Specific meals for specific occasions vary considerably throughout the Buddhist world, but virtually all traditions in all countries share 2 basic dietary prohibitions:

alcohol is typically prohibited (always for monks), being regarded as a clouder of reason;
likewise, meat is typically not eaten.

One of the most basic ethical principles in Buddhism is that which prohibits the killing of any other being; this principle fundamentally informs Buddhist dietary practices:

Vegetarianism is the ideal, certainly, but not always the practice, even in monasteries.
Monks in particular are put in a kind of ethical double bind when it comes to eating:

As much as they may wish to practice vegetarianism, in countries where monks go from home to home begging for their meals,

they are also under an ethical and philosophical obligation to take (without grasping) whatever is offered; this provides the laity with the opportunity for a kind of domestic asceticism.

Thus, if a layperson offers meat, the monk is obligated to accept it.

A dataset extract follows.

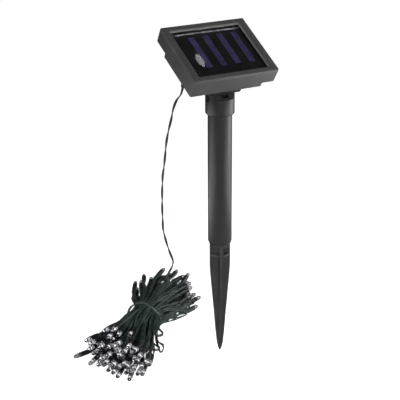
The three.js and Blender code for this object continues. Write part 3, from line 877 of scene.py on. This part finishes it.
# ---------------------------------------------------------------- stake and swivel
COLLAR_RADIUS, COLLAR_BORE, COLLAR_BOTTOM, CAVITY_ROOF, SHOULDER = 15, 12.8, 265.6, 274, 283
PIVOT_HEIGHT, FORK_REACH, FORK_SLOPE = 284, 8.7, math.radians(55)
TONGUE_ROOM, SLOT_HALF = 6.4, 4.2
PIN_BORE, PIN_SEAT, SEAT_FROM = 2.3, 4.2, 11.3
ROUND_SIDES = 96
swivel_turn = Matrix.Rotation(math.atan2(head_x.y, head_x.x), 4, "Z")


def body_piece(name, part, material, slot, body, *nodes, sharp=30):
    piece = new_object(name, part, material, sharp)
    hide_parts(*nodes)
    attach(piece, body)
    return piece


def hollow_turned(profile):
    """A hollow shape turned about Z from a closed outline of (radius, height) pairs."""
    points, _ = turned(profile, ROUND_SIDES)
    rings = [points[i * ROUND_SIDES:(i + 1) * ROUND_SIDES] for i in range(len(profile))]
    return loft(rings, closed=True)


def fork_top():
    """The fork's outline seen from the side: flat behind, round over the pivot, sloping in front."""
    low, back = -5, 16
    front = (math.cos(FORK_SLOPE) * low - FORK_REACH) / math.sin(FORK_SLOPE)
    outline = [(front, low), (back, low), (back, FORK_REACH)]
    for k in range(13):
        angle = math.pi / 2 + FORK_SLOPE * k / 12
        outline.append((FORK_REACH * math.cos(angle), FORK_REACH * math.sin(angle)))
    return outline


def tongue_pocket():
    """The room that the tongue sweeps, seen from the side: upright behind, sloping in front."""
    top, far = 16, -20
    outline = [(TONGUE_ROOM, top), (TONGUE_ROOM, 0)]
    for k in range(1, 13):
        angle = (math.pi / 2 + FORK_SLOPE) * k / 12
        outline.append((TONGUE_ROOM * math.cos(angle), -TONGUE_ROOM * math.sin(angle)))
    y, z = outline[-1]
    return outline + [(far, z + (y - far) / math.tan(FORK_SLOPE)), (far, top)]


def across_pivot(outline, half):
    """A slab of a side view's outline, in millimetres from the pivot, `half` to each side."""
    return loft([[(x, y, PIVOT_HEIGHT + z) for y, z in outline] for x in (-half, half)])


def collar():
    """Sleeve over the tube with a fork on top, where the tongue turns in its pocket."""
    def helper(name, part, matrix=swivel_turn):
        return new_object(name, moved(part, matrix), stake_plastic)

    profile = [
        (COLLAR_BORE, COLLAR_BOTTOM), (13.2, COLLAR_BOTTOM), (13.7, 265.8), (14.7, 266.9),
        (COLLAR_RADIUS, 267.8), (COLLAR_RADIUS, SHOULDER), (6, SHOULDER), (6, CAVITY_ROOF),
        (COLLAR_BORE, CAVITY_ROOF),
    ]
    body = new_object("collar", moved(hollow_turned(profile), swivel_turn), stake_plastic, 30)
    combined(body, helper("web", rod_part(14, 274.4, 282.9, sides=ROUND_SIDES)), "UNION")
    top = helper("top", across_pivot(fork_top(), 16))
    combined(top, helper("column", rod_part(COLLAR_RADIUS, 276, 295, sides=ROUND_SIDES)), "INTERSECT")
    combined(body, top, "UNION")
    combined(body, helper("slot", across_pivot(tongue_pocket(), SLOT_HALF)), "DIFFERENCE")
    lying = swivel_turn @ Matrix.Translation((0, 0, PIVOT_HEIGHT)) @ Matrix.Rotation(math.pi / 2, 4, "Y")
    for radius, x0, x1 in ((PIN_BORE, -20, 20), (PIN_SEAT, -20, -SEAT_FROM), (PIN_SEAT, SEAT_FROM, 20)):
        combined(body, helper("hole", rod_part(radius, x0, x1), lying), "DIFFERENCE")
    return body


collar_piece = collar()
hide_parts("swivel_collar")
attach(collar_piece, "swivel")


TUBE_PROFILE = [
    (8.3, 124.4), (10.4, 124.4), (10.9, 124.6), (12.3, 128), (12.5, 128.5), (12.5, 273.2), (12.3, 273.5),
    (10.5, 273.5), (10.5, 131), (8.3, 131),
]
body_piece("tube", hollow_turned(TUBE_PROFILE), stake_plastic, "stake_plastic", "stake", "stake_tube")

FIN_TURN = math.radians(10)
FIN_EDGE = [
    (0, 0.6), (1.2, 1.1), (3.5, 1.8), (6.5, 2.5), (10.5, 3.2), (16, 3.8), (22, 4.4), (33, 5.3), (45.6, 6.2),
    (62, 7.65), (80, 9.2), (92, 10.2), (100, 10.7), (124.1, 10.7),
]


def fins_part():
    """Four crossed fins that narrow to a point."""
    rings = []
    for z, reach in FIN_EDGE:
        half = min(1.9, 0.55 * reach + 0.1)
        plus = [
            (reach, half), (half, half), (half, reach), (-half, reach), (-half, half), (-reach, half),
            (-reach, -half), (-half, -half), (-half, -reach), (half, -reach), (half, -half), (reach, -half),
        ]
        rings.append([(x, y, z) for x, y in plus])
    return moved(loft(rings), Matrix.Rotation(FIN_TURN, 4, "Z"))


spike = rounded(new_object("spike", fins_part(), spike_plastic), 0.35)
for extra in (
    turned([(9.9, 112.2), (10.2, 112.5), (10.2, 113.8), (9.9, 114.1)], 64), rod_part(8, 122, 145, sides=64),
):
    combined(spike, new_object("extra", extra, spike_plastic), "UNION")
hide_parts("ground_spike")
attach(spike, "stake")

# ---------------------------------------------------------------- floor, light and background


def floor_material():
    """White to the camera, and a dull white in the light that it throws on the object."""
    s = Surface("floor_white", 0.9)
    s.use("Base Color", s.ramp(s.noise(3, 2), (0.3, grey(0.4, 1)), (0.7, grey(0.42, 1))))
    glow = s.nodes.new("ShaderNodeEmission")
    glow.inputs["Strength"].default_value = 0.97
    both = s.nodes.new("ShaderNodeAddShader")
    s.links.new(s.shader.outputs[0], both.inputs[0])
    s.links.new(glow.outputs[0], both.inputs[1])
    seen = s.nodes.new("ShaderNodeLightPath").outputs["Is Camera Ray"]
    mix = s.nodes.new("ShaderNodeMixShader")
    s.links.new(seen, mix.inputs["Fac"])
    s.links.new(s.shader.outputs[0], mix.inputs[1])
    s.links.new(both.outputs[0], mix.inputs[2])
    s.links.new(mix.outputs[0], s.nodes["Material Output"].inputs["Surface"])
    return s.material


def make_floor():
    size = 6000
    corners = [(-size, -size, 0), (size, -size, 0), (size, size, 0), (-size, size, 0)]
    new_object("floor", (np.array(corners), [(0, 1, 2, 3)]), floor_material())


def area_light(name, at, target, size, power, tall=(0, 0, 1), shape="RECTANGLE"):
    """A softbox at a place, facing a target; its second side lies along tall."""
    data = bpy.data.lights.new(name, "AREA")
    data.shape = shape
    data.size, data.size_y = (edge * MM for edge in size)
    data.energy = power
    light = bpy.data.objects.new(name, data)
    bpy.context.scene.collection.objects.link(light)
    back = (Vector(at) - Vector(target)).normalized()
    across = Vector(tall).cross(back).normalized()
    turn = Matrix((across, back.cross(across), back)).transposed()
    light.matrix_world = Matrix.Translation(Vector(at) * MM) @ turn.to_4x4()
    light.visible_camera = False
    return data


def make_world():
    world = bpy.data.worlds.new("studio")
    world.use_nodes = True
    nodes, links = world.node_tree.nodes, world.node_tree.links
    soft = nodes["Background"]
    soft.inputs["Color"].default_value = (1, 1, 1, 1)
    soft.inputs["Strength"].default_value = 0.05
    white = nodes.new("ShaderNodeBackground")
    white.inputs["Color"].default_value = (1, 1, 1, 1)
    white.inputs["Strength"].default_value = 1.0
    seen = nodes.new("ShaderNodeLightPath")
    mix = nodes.new("ShaderNodeMixShader")
    links.new(seen.outputs["Is Camera Ray"], mix.inputs["Fac"])
    links.new(soft.outputs[0], mix.inputs[1])
    links.new(white.outputs[0], mix.inputs[2])
    links.new(mix.outputs[0], nodes["World Output"].inputs["Surface"])
    bpy.context.scene.world = world


make_floor()
make_world()
MIDDLE = (0, 0, 200)
area_light("left_card", (-520, -30, 4), (-520, -30, 100), (600, 620), 1.9, (0, 1, 0))
area_light("right_card", (580, -60, 4), (580, -60, 100), (640, 560), 2, (0, 1, 0))
area_light("right_box", (560, 160, 300), (0, 0, 300), (460, 760), 3)
area_light("key_box", (783, -404, 505), MIDDLE, (300, 200), 3.5)
area_light("rim_box", (-588, -96, 1005), MIDDLE, (120, 120), 2.2)
area_light("front_box", (300, -1500, 700), MIDDLE, (700, 500), 9)
hank_middle = tuple(HANK_WAIST + WAIST_HEIGHT * UP)
hank_box = area_light("hank_box", (-330, -850, 420), hank_middle, (260, 260), 0.3)
hank_box.spread = math.radians(30)
area_light(
    "glint", (246, 318, 1000), (-19.6, -20, 325.4), (9, 25), 0.0016, tall=(14.2, -16, -8.2), shape="ELLIPSE",
)
bpy.context.scene.view_settings.view_transform = "Standard"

The prohibition against killing or harming other beings, however, importantly involves intention, and if the monk had no say in the killing of the animal and if it was not killed specifically for him, then no karmic taint adheres to him because there was no ill intention on his part.

On particularly important holidays or festival days, Buddhists often eat special foods:

For instance, in many countries laypeople eat a special milk and rice mixture, a kind of gruel intended to symbolically replicate Sujata’s initial gift of rice gruel to the Buddha, which enabled him to gain the strength for enlightenment.